■ What the task asks
In the listing below, find the line that contains "Recreate this object" and the line that contains "towards the wall.". Quote both and every line between them, exactly, and nothing more.

(Items listed in a dataset)

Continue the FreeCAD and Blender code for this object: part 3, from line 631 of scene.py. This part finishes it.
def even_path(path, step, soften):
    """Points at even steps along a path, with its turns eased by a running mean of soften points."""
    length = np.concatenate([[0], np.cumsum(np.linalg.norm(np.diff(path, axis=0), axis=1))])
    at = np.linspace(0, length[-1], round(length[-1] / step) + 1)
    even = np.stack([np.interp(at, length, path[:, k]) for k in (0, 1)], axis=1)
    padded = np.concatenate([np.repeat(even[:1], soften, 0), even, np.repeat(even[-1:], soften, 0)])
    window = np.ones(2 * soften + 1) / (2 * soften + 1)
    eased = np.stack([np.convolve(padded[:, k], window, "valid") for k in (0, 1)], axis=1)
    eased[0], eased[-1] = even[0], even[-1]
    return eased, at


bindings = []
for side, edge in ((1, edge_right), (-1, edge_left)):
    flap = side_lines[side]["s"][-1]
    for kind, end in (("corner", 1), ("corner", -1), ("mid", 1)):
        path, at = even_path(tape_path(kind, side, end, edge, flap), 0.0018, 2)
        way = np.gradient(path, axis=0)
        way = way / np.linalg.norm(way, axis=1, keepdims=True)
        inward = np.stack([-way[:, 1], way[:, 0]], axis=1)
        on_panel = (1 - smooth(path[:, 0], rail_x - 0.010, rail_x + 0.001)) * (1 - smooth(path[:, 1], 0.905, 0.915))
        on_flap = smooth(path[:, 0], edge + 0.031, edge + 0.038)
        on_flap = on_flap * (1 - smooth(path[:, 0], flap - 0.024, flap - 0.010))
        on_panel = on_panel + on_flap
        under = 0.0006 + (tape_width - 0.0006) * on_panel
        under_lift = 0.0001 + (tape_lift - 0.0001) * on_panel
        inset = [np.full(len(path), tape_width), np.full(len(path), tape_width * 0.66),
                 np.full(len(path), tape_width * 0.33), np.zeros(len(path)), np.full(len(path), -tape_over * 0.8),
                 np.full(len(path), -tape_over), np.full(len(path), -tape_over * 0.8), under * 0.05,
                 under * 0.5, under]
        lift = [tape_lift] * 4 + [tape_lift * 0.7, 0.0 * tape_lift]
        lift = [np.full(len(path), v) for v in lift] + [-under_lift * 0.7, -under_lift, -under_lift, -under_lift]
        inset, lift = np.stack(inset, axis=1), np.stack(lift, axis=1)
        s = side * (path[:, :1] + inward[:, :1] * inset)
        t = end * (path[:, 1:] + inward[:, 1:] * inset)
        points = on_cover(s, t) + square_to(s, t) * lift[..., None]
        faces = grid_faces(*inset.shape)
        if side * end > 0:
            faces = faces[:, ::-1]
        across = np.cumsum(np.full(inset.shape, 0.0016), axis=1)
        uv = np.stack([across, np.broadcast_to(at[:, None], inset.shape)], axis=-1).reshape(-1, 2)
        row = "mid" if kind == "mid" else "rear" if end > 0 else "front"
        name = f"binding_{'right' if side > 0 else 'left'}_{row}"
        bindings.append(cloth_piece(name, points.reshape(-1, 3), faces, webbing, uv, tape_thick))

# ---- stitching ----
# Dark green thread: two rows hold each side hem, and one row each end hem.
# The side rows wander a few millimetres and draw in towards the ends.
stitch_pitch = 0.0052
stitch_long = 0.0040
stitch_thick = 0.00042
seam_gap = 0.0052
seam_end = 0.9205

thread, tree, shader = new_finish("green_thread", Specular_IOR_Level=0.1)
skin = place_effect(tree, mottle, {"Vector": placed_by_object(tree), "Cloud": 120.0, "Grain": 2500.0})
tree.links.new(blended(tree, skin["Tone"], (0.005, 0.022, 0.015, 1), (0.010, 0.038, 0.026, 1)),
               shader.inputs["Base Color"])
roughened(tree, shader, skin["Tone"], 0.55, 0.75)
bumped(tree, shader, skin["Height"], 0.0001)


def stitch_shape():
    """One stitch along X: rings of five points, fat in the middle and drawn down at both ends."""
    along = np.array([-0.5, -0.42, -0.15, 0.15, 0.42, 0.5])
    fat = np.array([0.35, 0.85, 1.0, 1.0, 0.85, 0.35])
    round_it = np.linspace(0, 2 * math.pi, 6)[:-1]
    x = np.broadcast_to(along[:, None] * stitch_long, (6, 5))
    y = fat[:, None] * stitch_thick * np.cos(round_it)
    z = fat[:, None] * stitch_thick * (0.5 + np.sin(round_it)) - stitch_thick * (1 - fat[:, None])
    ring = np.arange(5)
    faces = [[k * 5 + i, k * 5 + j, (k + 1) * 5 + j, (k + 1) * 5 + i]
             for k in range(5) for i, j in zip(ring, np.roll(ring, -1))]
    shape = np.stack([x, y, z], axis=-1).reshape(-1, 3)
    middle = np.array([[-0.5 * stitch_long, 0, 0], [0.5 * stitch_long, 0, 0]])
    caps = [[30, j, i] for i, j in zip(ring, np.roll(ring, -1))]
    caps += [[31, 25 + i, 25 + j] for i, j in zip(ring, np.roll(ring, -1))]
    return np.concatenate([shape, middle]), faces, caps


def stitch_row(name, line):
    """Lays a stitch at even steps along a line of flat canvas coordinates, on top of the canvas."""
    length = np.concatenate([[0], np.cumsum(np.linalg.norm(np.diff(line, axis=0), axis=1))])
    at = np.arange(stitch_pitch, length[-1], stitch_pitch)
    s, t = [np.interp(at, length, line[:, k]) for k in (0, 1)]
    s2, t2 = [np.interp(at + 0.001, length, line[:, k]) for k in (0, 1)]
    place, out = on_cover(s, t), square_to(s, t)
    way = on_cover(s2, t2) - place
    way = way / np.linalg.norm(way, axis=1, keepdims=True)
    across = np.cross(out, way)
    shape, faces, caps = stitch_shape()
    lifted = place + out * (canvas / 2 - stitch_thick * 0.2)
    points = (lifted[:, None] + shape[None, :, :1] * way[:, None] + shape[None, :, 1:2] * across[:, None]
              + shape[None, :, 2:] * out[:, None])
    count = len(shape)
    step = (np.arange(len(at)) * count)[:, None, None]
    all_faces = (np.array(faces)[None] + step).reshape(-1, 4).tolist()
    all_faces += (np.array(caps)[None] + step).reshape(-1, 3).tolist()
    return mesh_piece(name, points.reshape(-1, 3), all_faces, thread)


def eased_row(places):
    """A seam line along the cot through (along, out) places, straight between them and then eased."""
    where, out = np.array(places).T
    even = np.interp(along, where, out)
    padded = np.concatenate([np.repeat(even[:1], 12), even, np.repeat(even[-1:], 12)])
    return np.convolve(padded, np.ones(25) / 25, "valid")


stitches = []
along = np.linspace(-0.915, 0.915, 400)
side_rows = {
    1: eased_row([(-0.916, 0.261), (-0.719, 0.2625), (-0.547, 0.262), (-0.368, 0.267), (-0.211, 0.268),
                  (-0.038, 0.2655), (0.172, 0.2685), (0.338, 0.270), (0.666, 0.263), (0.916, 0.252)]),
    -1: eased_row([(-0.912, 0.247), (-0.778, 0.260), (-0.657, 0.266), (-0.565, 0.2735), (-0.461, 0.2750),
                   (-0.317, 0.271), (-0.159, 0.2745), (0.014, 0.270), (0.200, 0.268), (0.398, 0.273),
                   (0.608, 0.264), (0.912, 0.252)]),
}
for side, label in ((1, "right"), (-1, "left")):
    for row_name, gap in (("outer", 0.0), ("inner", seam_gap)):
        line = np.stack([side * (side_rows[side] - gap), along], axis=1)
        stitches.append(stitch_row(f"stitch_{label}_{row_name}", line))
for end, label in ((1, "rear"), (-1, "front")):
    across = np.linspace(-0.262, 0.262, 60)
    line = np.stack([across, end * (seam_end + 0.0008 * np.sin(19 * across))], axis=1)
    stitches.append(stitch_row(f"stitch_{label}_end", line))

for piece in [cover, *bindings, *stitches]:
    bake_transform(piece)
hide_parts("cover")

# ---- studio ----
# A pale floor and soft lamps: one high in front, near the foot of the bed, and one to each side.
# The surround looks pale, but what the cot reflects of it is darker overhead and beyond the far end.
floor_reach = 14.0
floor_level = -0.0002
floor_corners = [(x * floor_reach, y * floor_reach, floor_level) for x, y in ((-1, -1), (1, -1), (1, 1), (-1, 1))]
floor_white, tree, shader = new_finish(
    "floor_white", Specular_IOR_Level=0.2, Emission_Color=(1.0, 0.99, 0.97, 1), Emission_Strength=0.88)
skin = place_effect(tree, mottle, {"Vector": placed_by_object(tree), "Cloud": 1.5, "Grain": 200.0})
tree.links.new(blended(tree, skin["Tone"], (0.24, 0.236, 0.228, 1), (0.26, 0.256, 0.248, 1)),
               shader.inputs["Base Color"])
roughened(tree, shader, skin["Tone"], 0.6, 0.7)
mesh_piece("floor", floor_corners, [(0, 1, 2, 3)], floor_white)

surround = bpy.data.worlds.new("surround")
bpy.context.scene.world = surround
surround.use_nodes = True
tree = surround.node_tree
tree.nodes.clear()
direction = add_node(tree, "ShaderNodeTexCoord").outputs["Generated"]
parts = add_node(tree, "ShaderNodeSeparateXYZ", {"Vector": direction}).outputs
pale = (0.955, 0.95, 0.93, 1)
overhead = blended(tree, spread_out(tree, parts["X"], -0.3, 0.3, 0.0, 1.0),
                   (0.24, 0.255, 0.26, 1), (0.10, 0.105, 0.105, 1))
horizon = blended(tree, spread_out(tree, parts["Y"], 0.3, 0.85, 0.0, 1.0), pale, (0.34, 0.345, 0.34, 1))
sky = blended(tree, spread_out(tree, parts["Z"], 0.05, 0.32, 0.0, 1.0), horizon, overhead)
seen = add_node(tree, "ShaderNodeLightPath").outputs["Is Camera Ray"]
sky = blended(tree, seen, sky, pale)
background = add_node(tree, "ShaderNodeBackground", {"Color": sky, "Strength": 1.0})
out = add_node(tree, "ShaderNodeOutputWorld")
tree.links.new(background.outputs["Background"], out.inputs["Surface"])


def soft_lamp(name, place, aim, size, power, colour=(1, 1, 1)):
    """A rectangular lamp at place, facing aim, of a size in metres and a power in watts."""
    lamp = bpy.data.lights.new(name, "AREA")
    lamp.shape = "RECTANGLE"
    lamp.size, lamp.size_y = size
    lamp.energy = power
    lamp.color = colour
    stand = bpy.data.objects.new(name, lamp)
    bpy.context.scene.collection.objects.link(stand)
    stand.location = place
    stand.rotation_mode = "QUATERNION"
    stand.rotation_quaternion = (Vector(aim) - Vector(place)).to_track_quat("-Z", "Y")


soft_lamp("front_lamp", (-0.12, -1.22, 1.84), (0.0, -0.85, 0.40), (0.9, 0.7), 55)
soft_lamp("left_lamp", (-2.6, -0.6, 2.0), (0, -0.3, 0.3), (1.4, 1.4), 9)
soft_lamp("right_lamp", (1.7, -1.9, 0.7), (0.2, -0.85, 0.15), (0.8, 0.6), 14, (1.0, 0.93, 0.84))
* * *
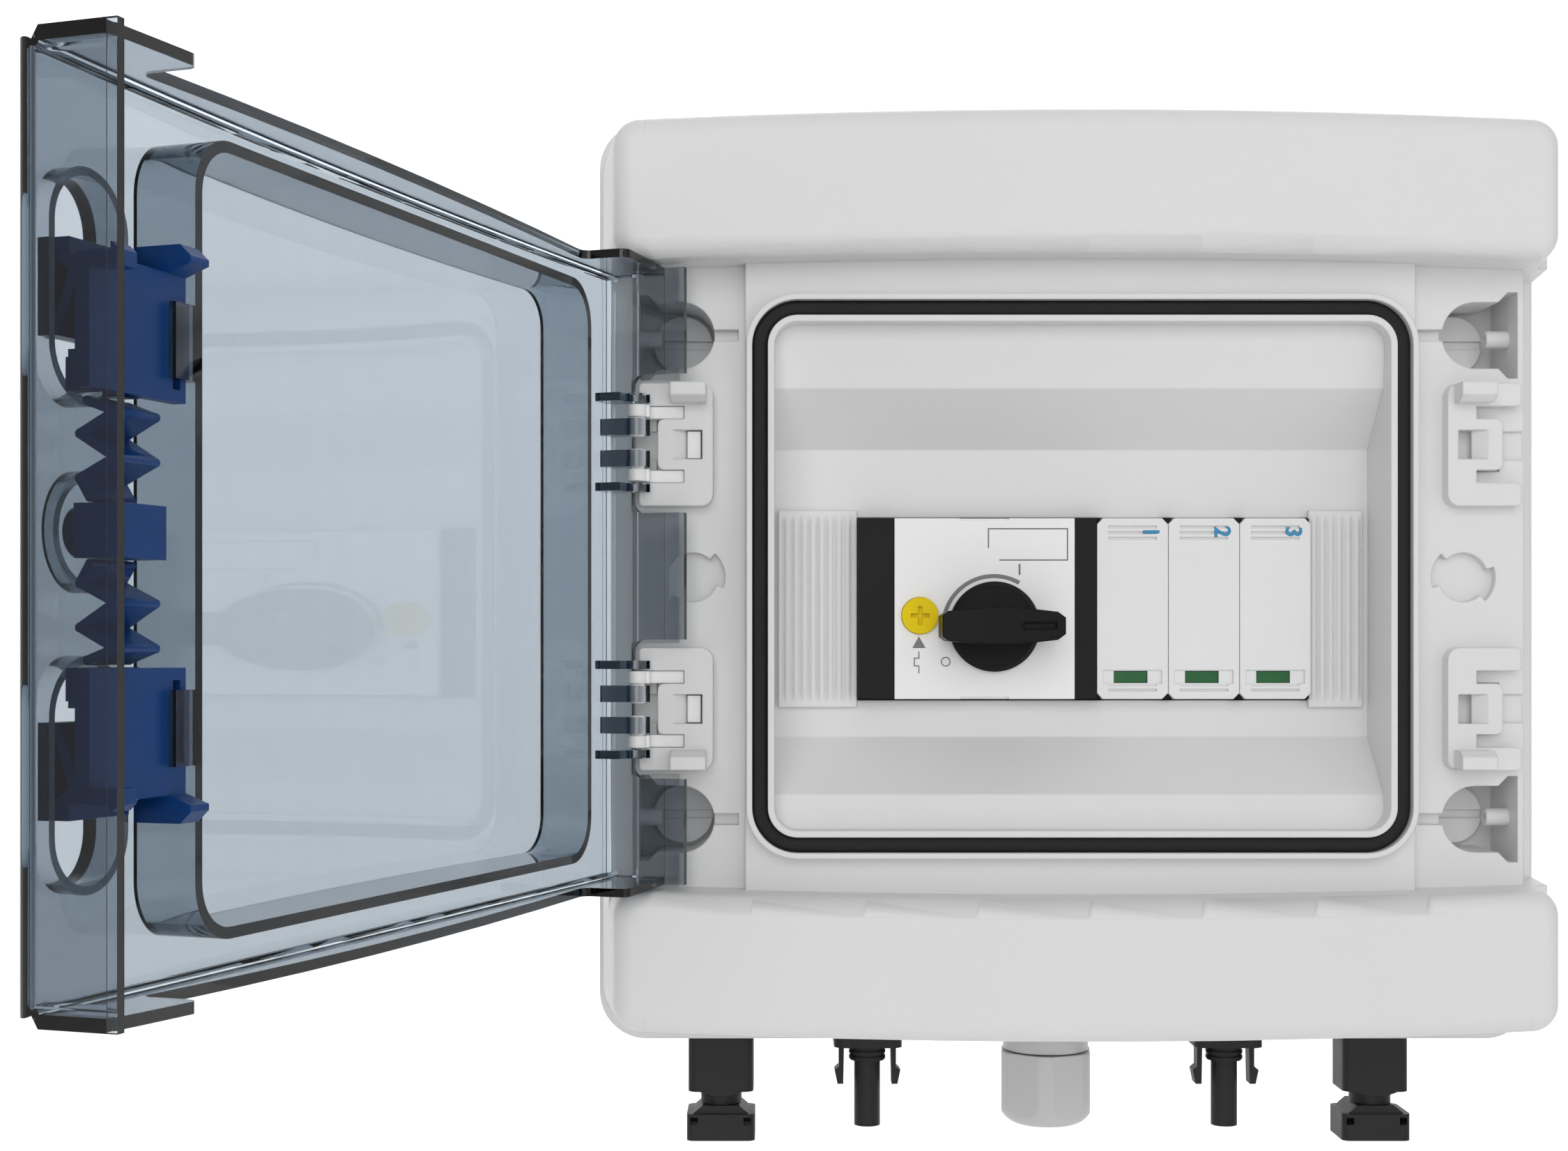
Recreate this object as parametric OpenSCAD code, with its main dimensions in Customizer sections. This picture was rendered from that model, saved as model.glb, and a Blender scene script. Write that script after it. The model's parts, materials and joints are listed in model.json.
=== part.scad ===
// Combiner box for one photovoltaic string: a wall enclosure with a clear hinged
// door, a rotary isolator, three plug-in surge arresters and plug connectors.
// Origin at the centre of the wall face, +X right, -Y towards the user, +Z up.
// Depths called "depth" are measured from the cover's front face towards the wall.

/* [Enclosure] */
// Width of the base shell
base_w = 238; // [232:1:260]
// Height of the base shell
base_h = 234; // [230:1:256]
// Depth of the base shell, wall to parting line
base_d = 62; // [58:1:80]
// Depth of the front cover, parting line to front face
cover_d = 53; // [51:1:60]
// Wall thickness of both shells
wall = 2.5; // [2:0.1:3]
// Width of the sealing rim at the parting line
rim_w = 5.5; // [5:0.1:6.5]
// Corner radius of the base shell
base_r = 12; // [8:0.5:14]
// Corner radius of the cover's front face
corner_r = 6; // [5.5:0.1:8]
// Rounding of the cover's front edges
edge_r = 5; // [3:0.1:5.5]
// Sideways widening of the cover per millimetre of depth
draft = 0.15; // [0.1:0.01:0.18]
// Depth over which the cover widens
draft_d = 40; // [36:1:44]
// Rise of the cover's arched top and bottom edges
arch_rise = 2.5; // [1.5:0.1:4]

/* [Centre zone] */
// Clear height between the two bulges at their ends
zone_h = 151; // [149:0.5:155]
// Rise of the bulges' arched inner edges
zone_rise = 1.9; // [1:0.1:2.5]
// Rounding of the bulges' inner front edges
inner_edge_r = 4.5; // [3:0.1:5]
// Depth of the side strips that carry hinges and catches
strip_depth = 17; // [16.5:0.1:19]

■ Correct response
Recreate this object as parametric OpenSCAD code, with its main dimensions in Customizer sections. This picture was rendered from that model, saved as model.glb, and a Blender scene script. Write that script after it. The model's parts, materials and joints are listed in model.json.
=== part.scad ===
// Combiner box for one photovoltaic string: a wall enclosure with a clear hinged
// door, a rotary isolator, three plug-in surge arresters and plug connectors.
// Origin at the centre of the wall face, +X right, -Y towards the user, +Z up.
// Depths called "depth" are measured from the cover's front face towards the wall.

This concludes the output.